Opinion
July 29, 1974
In this equity action brought to convert what appears to be a deed into a second mortgage, plaintiff appeals from a judgment of the Supreme Court, Nassau County, entered February 15, 1974, adjudging and decreeing that her complaint be dismissed. Judgment reversed, on the law and the facts, with costs; plaintiff is declared to be the owner of the subject premises and the deed in question is declared to be a second mortgage on the premises. The complaint alleged a cause of action in fraud and one under section 320 Real Prop. of the Real Property Law.

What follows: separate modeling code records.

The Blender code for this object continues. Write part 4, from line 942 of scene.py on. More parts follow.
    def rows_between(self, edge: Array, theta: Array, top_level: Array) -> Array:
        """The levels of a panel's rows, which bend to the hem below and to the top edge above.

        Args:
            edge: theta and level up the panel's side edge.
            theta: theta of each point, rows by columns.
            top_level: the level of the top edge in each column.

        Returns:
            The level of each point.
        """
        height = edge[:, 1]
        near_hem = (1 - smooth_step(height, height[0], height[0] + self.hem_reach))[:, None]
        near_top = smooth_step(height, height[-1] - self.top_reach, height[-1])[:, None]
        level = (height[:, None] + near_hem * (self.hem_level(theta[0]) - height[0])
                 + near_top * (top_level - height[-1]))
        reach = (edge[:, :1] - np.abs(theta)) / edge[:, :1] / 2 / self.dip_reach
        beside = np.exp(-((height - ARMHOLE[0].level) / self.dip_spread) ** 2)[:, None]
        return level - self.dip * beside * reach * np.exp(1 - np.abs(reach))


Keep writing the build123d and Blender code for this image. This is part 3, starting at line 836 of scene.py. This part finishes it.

After a hearing, the Special Term concluded that neither cause of action was proved by plaintiff. It thereupon dismissed the complaint and awarded judgment to defendant. Although the proof fails to sustain the cause of action in fraud, the plaintiff established by a fair preponderance of the credible evidence that the "deed" from plaintiff to defendant was intended to be a mortgage to secure a loan from defendant to plaintiff (Real Property Law, § 320; cf. Dickinson v. Oliver, 195 N.Y. 238; Mooney v. Byrne, 163 N.Y. 86; Walsh v. Gray, 214 App. Div. 296). We are buttressed in our conclusion that this "deed" was given as collateral security for a debt, i.e., as a mortgage, by the fact that there were here none of the closing adjustments characteristic of a sale, the absence of which may be indicative of a mortgage, despite the label placed upon the transaction by the parties ( Chase Nat. Bank of City of N.Y. v. Tover, 245 App. Div. 615). Either party may apply to Special Term for any adjustments or proceedings made necessary by our determination. Martuscello, Shapiro and Benjamin, JJ., concur; Hopkins, Acting P.J., and Christ, J., dissent and vote to affirm on the oral opinion of the Trial Justice.